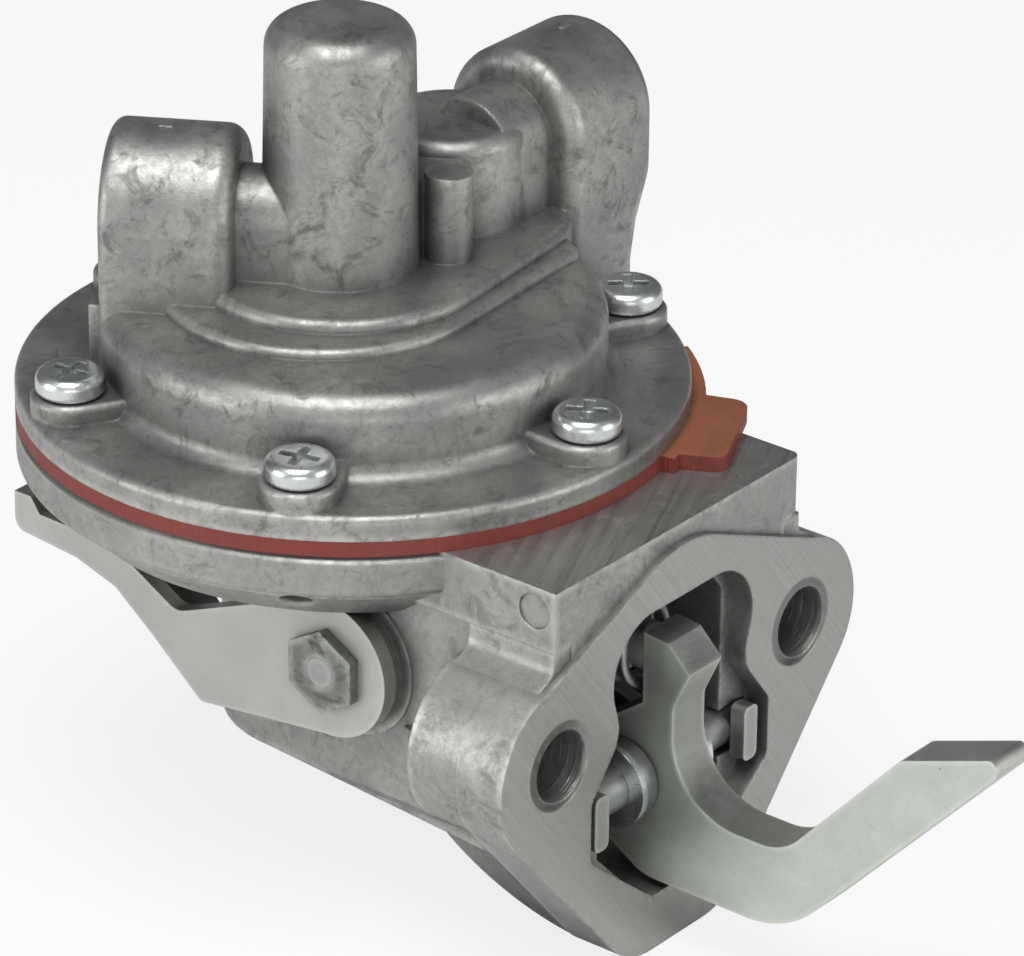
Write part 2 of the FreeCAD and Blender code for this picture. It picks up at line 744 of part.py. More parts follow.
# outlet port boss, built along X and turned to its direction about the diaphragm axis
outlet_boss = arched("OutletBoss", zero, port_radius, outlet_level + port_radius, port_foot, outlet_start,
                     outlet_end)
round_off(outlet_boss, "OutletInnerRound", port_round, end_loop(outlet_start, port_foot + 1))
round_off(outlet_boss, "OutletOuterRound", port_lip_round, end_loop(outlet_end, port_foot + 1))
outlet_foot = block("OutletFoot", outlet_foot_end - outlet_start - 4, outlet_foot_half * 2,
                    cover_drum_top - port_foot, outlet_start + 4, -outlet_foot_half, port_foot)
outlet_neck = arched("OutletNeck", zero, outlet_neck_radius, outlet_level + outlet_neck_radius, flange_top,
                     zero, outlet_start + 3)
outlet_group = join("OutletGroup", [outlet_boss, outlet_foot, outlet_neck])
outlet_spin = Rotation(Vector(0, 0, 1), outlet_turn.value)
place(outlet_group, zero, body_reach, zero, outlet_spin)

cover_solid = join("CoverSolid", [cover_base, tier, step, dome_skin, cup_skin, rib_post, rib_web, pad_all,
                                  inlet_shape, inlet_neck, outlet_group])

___

Please set down the whole listing above without altering a single line.

Result:
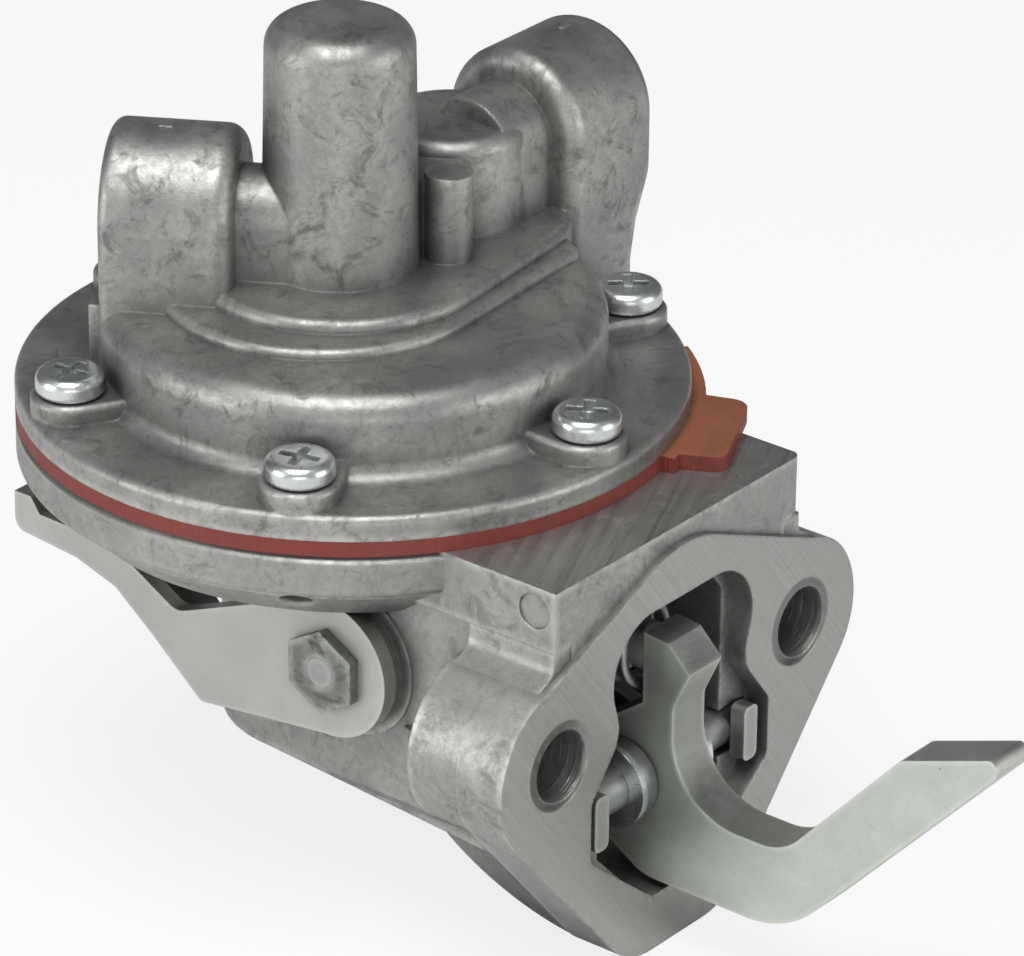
Write part 2 of the FreeCAD and Blender code for this picture. It picks up at line 744 of part.py. More parts follow.
# outlet port boss, built along X and turned to its direction about the diaphragm axis
outlet_boss = arched("OutletBoss", zero, port_radius, outlet_level + port_radius, port_foot, outlet_start,
                     outlet_end)
round_off(outlet_boss, "OutletInnerRound", port_round, end_loop(outlet_start, port_foot + 1))
round_off(outlet_boss, "OutletOuterRound", port_lip_round, end_loop(outlet_end, port_foot + 1))
outlet_foot = block("OutletFoot", outlet_foot_end - outlet_start - 4, outlet_foot_half * 2,
                    cover_drum_top - port_foot, outlet_start + 4, -outlet_foot_half, port_foot)
outlet_neck = arched("OutletNeck", zero, outlet_neck_radius, outlet_level + outlet_neck_radius, flange_top,
                     zero, outlet_start + 3)
outlet_group = join("OutletGroup", [outlet_boss, outlet_foot, outlet_neck])
outlet_spin = Rotation(Vector(0, 0, 1), outlet_turn.value)
place(outlet_group, zero, body_reach, zero, outlet_spin)

cover_solid = join("CoverSolid", [cover_base, tier, step, dome_skin, cup_skin, rib_post, rib_web, pad_all,
                                  inlet_shape, inlet_neck, outlet_group])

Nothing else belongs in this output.